WHAT IT MEANS: The housing sector is neither too hot nor too cold. But that doesn’t make it just right. Activity is improving, but in fits and starts – pardon the pun. Construction activity eased in November but that came after an upward revision to the October housing starts numbers. That had come in as a decline but is now put at a modest rise. The issue in November was single-family construction, which was off sharply. This component is bouncing around but the trend has been upward, even if it is not a steep slope. The multi-family number rose sharply, but large changes is usual for this very volatile number. So far this year, housing starts are up over 8% compared to the first eleven months of 2013, so it is hard to complain about the housing sector. Looking forward, permit requests were off but again, the multi-family segment drove the rise. Permits are running only a little above starts for the last two months and that points to minimal gains in construction activity in the coming months.
MARKETS AND FED POLICY IMPLICATIONS: So far this quarter, starts are up at a little less than 3% annualized pace from the third quarter. It looks like housing could add to growth again, but unless there is a lot more activity in December, any addition will be relatively modest. Nevertheless, I will take it. With oil prices plummeting, there is every reason to expect that consumer spending will be strong this quarter. Indeed, my forecast calls for another quarter of GDP growth in excess of 3.5%, which would make it five out of the last six. Yesterday’s November industrial production number was really strong. So far this quarter, manufacturing output is growing at a robust 4.4% annualized pace and that could rise with any decent increase in December. Job gains have been strong and we got our first glimpse at solidly rising wages. Yes, Europe and Japan are worries and some countries are being battered by the low price of oil. In spite of that, the U.S. economy is on an accelerating growth path that should continue for quite some time. We don’t need a robust housing market to drive growth. There are other sectors, including consumer spending and non-energy investing that should be strong enough to keep the economy moving forward solidly. So why are investors so negative? Remember, Wall Street and Main Street are so totally disconnected that we cannot go directly from the economic data to market performance. Declining oil prices may be wonderful for the macro economy but if it hurts certain members of a stock index, then you get a decline.
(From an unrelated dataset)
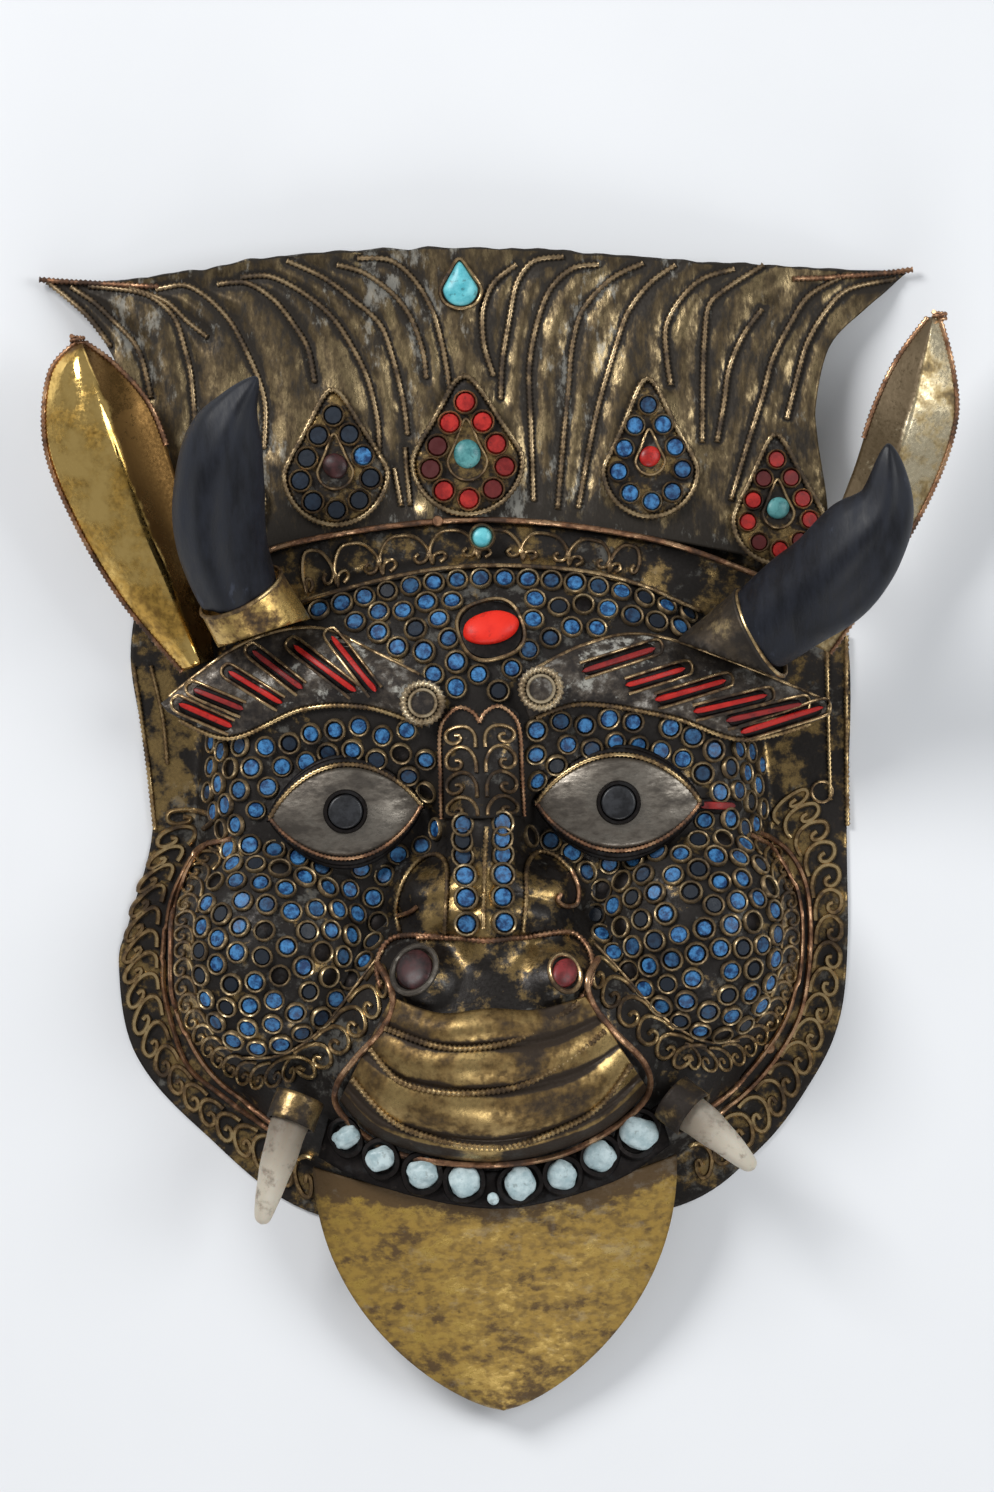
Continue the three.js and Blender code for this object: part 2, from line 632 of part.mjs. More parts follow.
function crownStone({ x, y, w, h, rise }, drop) {
  const shape = drop ? dropGeometry(w, h, rise) : cabochon(w, h, rise);
  return setOn(shape, new THREE.Vector3(x, y, crownHeight(x, y) + crownLift), crownNormal(x, y));
}

// ---- assembly

function pieces() {
  const list = [
    ['face_shell', faceShell(), 'bronze'],
    ['crown_plate', crownPlate(), 'bronze'],
    ['headband', headbandStrip(), 'bronze'],
    ['lip_plate', lipPlate(), 'brass'],
    ['nose_panel', nosePanel(), 'bronze'],
    ['gum_strip', gumStrip(), 'bronze'],
    ['tongue', tongueSheet(), 'brass'],
    ['forehead_stone', stoneOnFace(stones.forehead, 1.6), 'coral'],
    ['forehead_bezel', bezelOnFace(stones.forehead, 1.2), 'bronze'],
    ['crown_drop', crownStone(crownStones.drop, true), 'turquoise'],
    ['crown_round', crownStone(crownStones.round, false), 'turquoise'],
  ];
  for (const side of ['left', 'right']) {
    list.push([`ear_${side}`, ear(ears[side]), 'brass']);
    list.push([`horn_${side}`, horn(horns[side]), 'horn']);
    list.push([`horn_collar_${side}`, hornCollar(side), 'brass']);
    list.push([`brow_${side}`, brow(brows[side]), 'steel']);
    list.push([`eye_${side}`, eyePlate(eyes[side]), 'steel']);
    list.push([`pupil_${side}`, pupil(eyes[side]), 'dark']);
    list.push([`tusk_${side}`, tusk(tusks[side]), 'bone']);
    list.push([`tusk_collar_${side}`, tuskCollar(tusks[side]), 'brass']);
    list.push([`nostril_stone_${side}`, stoneOnFace(stones[`nostril_${side}`], 1.2), 'garnet']);
    list.push([`nostril_bezel_${side}`, bezelOnFace(stones[`nostril_${side}`], 1), 'steel']);
  }
  teeth.forEach((size, index) => list.push([`tooth_${index + 1}`, tooth(size), 'tooth']));
  for (const [place, size] of Object.entries(medallions)) {
    const stone = place === 'middle' ? 'turquoise' : 'garnet';
    list.push([`medallion_${place}`, medallionPlate(size), 'bronze']);
    list.push([`medallion_stone_${place}`, medallionStone(size), stone]);
  }
  return list;
}

const mask = new THREE.Group();
for (const [name, geometry, finish] of pieces()) {
  const [color, roughness, metalness] = finishes[finish];
  geometry.translate(...midlineOffset, 0);
  const mesh = new THREE.Mesh(geometry, new THREE.MeshStandardMaterial({ color, roughness, metalness }));
  mesh.name = name;
  mask.add(mesh);
}

export default mask;
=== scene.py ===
import math
import random

import bmesh
import bpy
from mathutils import Matrix, Vector, kdtree, noise


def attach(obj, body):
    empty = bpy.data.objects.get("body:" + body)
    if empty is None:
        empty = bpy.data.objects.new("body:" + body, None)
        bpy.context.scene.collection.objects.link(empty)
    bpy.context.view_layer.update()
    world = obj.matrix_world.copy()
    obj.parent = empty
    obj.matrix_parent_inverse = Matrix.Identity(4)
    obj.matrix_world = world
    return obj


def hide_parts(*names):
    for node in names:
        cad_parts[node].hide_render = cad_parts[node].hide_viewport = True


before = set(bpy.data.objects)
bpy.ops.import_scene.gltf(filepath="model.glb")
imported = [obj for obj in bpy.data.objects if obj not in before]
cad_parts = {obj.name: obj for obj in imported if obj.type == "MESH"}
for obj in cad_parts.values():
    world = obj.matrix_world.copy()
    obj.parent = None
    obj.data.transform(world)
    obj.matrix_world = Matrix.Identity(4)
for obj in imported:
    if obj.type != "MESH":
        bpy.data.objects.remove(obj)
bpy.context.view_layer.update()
print("frame loaded")

# All sizes below are millimetres from the face's midline; place() takes them to metres in the part's frame.
midline = (-10.65, -0.25)


def place(x, y, z):
    return Vector(((x + midline[0]) / 1000, (y + midline[1]) / 1000, z / 1000))


# ---- the forms that the sheets follow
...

Ultimately, when it is clear how much additional growth and earnings we will get from an extended period of low energy costs, the markets should reflect that reality. And that is what I expect the Fed to talk about when the FOMC statement is released tomorrow.
KEY DATA: Starts: -2.8%; 1-Family: +4.2%; Multi-Family: -15.4%; Permits: +4.8%
IN A NUTSHELL: “Home building is holding in and with permits rising, it looks like additional construction could be on the way.”
WHAT IT MEANS: Builders have become quite optimistic, but the real question is: Are they translating that good feeling in action? In October, at least, that just didn’t happen in all segments of the market. Housing starts fell, but that was due to a huge drop in the very volatile multi-family segment. That is not that unusual. Single-family construction rose to its second-highest level since spring, 2008. Of course, the housing bubble had already burst by then, but at least we are moving forward. We still have a long way to go, though, before we get back to solid levels. Still, so far this year, starts are up by nearly 10% compared to the first ten months of 2013. In any event, permit requests are running a little ahead of starts causing the number of units permitted but not started to jump. That permit excess implies that building activity should start ramping up in those areas not covered with snow or ice.
MARKETS AND FED POLICY IMPLICATIONS: The jump in the National Association of Home Builders index signaled growing confidence in the housing sector and low rates are leading to growing mortgage applications, so it is just a matter of time before builders start putting more shovels in the ground. That permit request are outpacing starts just reinforces that view because builders stopped speculating a long time ago. That doesn’t necessarily mean we will a large increase in November. The massive snowstorms and deep freeze will probably temporarily slow things down. But housing is moving forward and that is what is important. For the Fed members, this type of report allows everyone to sit around and do nothing. The starts numbers are neither weak, nor strong, nor not even just right. They are just another sign of an economy that has yet to truly break out to the upside. As for investors, I guess if you don’t set a new record on any given day, it is a disappointment so maybe record setting is the key driving force. It cannot be that the U.S. economy is so strong and the world economy is looking so good that happy days are here again.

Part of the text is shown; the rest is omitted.